Rapid identification of fermentation stages of bioethanol solid-state fermentation (SSF) using FT-NIR spectroscopy: comparisons of linear and non-linear algorithms for multiple classification issues

Abstract

Solid-state fermentation (SSF) is a critical step in bioethanol production, and a means for the effective monitoring of the SSF process is urgently needed due to the rapid changes in the SSF industry, which demands fast tools that could provide real time information to ensure the quality of the final product. The aim of the present study was to investigate the FT-NIR spectroscopy technique associated with supervised pattern recognition methods in order to develop a means to monitor the time-related molecular changes that occur during the SSF of bioethanol.
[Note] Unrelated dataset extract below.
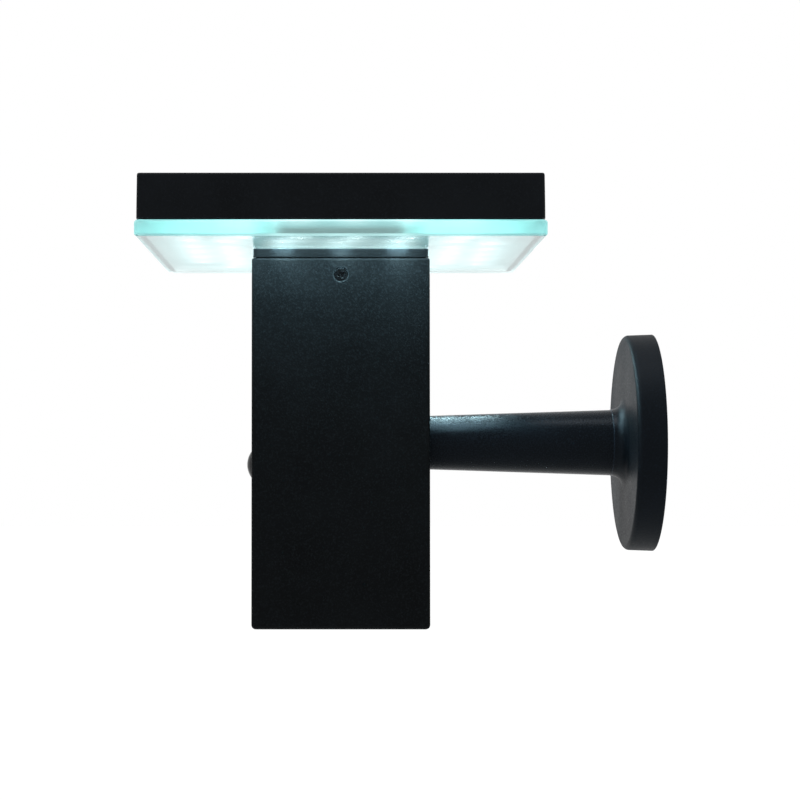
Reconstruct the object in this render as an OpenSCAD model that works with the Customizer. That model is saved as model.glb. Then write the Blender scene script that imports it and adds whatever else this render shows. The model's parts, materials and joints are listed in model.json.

Principal component analysis as an exploratory tool was employed to uncover details on the molecular modifications of the spectral data during the SSF process. Furthermore, identification models were constructed using partial least squares discriminant analysis (PLS-DA), back propagation neural network (BPNN), support vector machine (SVM), and extreme learning machine (ELM) algorithms. The parameters of the four algorithms were optimized by leave-one-out cross-validation (LOOCV) for the calibration of the identification models. The experimental results showed that the nonlinear identification models achieved strong classification performance to identify the fermentation stages in the SSF of bioethanol. Moreover, compared with the BPNN and SVM models, the ELM model achieved a slightly better generalization performance with an identification rate of 92.60% in the validation process. The overall results show that the ELM-FT-NIR methodology was efficient in accurately identifying the fermentation stages during the SSF of bioethanol, thus demonstrating its potential for application in the in situ monitoring and control of large-scale industrial processes.